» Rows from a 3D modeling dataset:
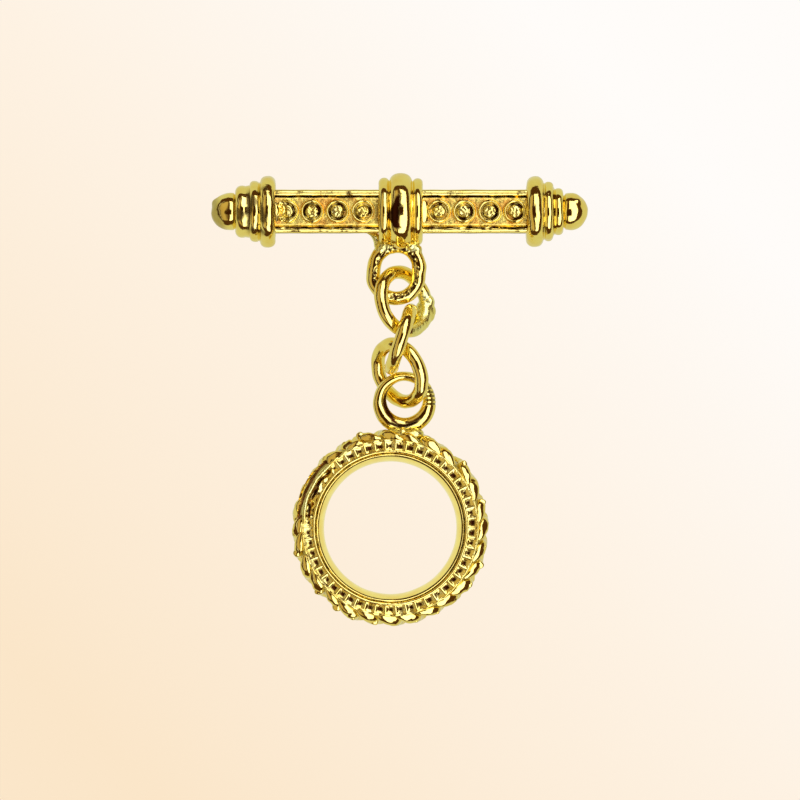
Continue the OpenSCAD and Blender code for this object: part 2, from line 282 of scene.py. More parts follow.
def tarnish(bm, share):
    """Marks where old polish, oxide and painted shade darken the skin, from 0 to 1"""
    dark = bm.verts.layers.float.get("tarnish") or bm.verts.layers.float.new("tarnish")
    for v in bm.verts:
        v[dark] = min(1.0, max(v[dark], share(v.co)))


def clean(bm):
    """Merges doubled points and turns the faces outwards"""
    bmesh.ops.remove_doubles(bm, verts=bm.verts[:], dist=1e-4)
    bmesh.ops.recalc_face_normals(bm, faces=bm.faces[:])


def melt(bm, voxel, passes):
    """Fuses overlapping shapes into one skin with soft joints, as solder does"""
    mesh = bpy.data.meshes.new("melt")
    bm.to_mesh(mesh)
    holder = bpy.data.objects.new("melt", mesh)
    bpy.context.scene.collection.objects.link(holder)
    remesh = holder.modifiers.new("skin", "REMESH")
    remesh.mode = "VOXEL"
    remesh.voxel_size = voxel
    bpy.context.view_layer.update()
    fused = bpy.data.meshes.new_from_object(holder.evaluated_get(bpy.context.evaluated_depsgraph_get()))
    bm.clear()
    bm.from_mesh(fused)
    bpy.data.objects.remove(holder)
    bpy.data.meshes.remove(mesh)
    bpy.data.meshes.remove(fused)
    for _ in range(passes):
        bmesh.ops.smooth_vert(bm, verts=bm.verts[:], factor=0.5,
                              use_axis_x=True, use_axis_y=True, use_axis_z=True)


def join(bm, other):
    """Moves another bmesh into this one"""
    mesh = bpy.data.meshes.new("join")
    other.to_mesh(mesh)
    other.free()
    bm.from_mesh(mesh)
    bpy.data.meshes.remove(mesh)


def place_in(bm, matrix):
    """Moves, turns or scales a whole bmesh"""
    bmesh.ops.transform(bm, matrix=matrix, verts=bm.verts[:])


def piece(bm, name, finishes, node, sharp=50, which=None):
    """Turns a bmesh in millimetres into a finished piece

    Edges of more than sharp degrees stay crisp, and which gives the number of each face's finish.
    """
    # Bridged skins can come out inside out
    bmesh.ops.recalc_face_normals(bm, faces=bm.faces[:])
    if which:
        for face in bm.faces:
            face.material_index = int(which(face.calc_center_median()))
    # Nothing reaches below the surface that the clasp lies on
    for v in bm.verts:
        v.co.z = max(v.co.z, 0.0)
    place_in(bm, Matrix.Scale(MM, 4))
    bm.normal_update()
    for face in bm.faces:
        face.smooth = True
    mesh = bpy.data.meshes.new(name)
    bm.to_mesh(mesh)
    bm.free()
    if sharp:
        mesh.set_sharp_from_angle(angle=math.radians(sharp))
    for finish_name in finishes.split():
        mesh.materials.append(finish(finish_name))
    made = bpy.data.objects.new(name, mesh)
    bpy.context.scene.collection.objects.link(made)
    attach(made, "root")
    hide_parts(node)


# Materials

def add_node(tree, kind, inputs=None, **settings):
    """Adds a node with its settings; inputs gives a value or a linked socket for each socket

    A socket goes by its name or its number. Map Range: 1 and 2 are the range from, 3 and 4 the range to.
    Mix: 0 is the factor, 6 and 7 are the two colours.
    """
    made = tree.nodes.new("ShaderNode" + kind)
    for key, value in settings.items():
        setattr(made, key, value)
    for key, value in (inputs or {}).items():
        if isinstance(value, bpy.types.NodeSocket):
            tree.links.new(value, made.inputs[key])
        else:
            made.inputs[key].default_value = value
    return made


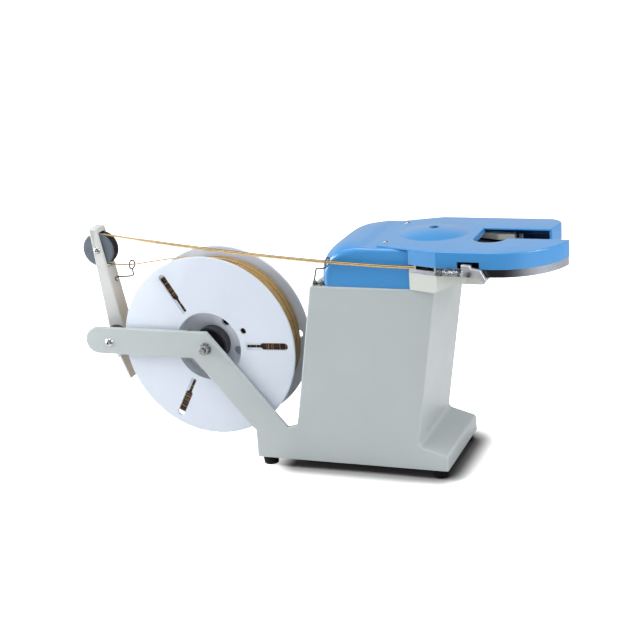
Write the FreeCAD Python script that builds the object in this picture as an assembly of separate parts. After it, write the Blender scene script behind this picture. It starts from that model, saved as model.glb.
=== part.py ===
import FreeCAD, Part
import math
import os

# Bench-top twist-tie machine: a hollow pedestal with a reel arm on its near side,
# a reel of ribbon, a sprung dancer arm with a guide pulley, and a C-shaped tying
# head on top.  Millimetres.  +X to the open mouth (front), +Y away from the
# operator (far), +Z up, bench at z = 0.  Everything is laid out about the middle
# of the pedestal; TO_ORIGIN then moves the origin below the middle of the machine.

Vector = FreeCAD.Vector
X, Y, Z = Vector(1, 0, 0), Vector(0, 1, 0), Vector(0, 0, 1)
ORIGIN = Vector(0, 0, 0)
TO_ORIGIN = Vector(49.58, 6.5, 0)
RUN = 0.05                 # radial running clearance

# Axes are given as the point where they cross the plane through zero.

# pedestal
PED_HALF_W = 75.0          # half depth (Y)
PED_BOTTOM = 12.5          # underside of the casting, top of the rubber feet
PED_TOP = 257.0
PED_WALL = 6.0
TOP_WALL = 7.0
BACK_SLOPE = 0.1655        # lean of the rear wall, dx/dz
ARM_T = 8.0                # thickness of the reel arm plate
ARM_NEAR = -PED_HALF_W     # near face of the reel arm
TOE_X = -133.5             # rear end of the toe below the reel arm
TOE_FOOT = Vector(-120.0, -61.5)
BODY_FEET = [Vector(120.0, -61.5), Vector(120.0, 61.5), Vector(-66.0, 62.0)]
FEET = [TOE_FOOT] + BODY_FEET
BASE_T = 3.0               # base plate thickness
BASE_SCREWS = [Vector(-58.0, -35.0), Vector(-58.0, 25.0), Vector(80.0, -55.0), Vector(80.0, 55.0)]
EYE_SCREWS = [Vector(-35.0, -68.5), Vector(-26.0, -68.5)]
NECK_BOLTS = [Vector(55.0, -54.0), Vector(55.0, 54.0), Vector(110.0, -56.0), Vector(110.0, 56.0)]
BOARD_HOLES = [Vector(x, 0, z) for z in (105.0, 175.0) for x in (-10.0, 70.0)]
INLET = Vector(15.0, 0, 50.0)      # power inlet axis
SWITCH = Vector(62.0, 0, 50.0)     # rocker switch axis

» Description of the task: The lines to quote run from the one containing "hide_parts(node)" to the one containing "# Axes are given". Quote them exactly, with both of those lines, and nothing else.

» Answer to this problem:
    hide_parts(node)


# Materials

def add_node(tree, kind, inputs=None, **settings):
    """Adds a node with its settings; inputs gives a value or a linked socket for each socket

    A socket goes by its name or its number. Map Range: 1 and 2 are the range from, 3 and 4 the range to.
    Mix: 0 is the factor, 6 and 7 are the two colours.
    """
    made = tree.nodes.new("ShaderNode" + kind)
    for key, value in settings.items():
        setattr(made, key, value)
    for key, value in (inputs or {}).items():
        if isinstance(value, bpy.types.NodeSocket):
            tree.links.new(value, made.inputs[key])
        else:
            made.inputs[key].default_value = value
    return made


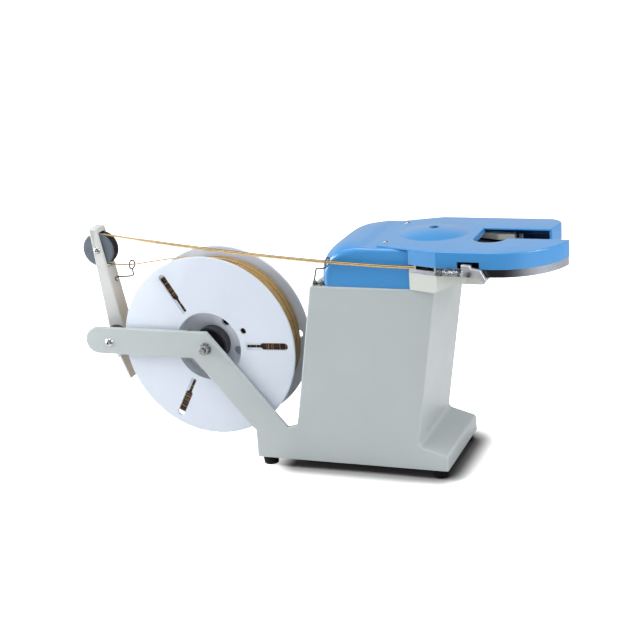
Write the FreeCAD Python script that builds the object in this picture as an assembly of separate parts. After it, write the Blender scene script behind this picture. It starts from that model, saved as model.glb.
=== part.py ===
import FreeCAD, Part
import math
import os

# Bench-top twist-tie machine: a hollow pedestal with a reel arm on its near side,
# a reel of ribbon, a sprung dancer arm with a guide pulley, and a C-shaped tying
# head on top.  Millimetres.  +X to the open mouth (front), +Y away from the
# operator (far), +Z up, bench at z = 0.  Everything is laid out about the middle
# of the pedestal; TO_ORIGIN then moves the origin below the middle of the machine.

Vector = FreeCAD.Vector
X, Y, Z = Vector(1, 0, 0), Vector(0, 1, 0), Vector(0, 0, 1)
ORIGIN = Vector(0, 0, 0)
TO_ORIGIN = Vector(49.58, 6.5, 0)
RUN = 0.05                 # radial running clearance

# Axes are given as the point where they cross the plane through zero.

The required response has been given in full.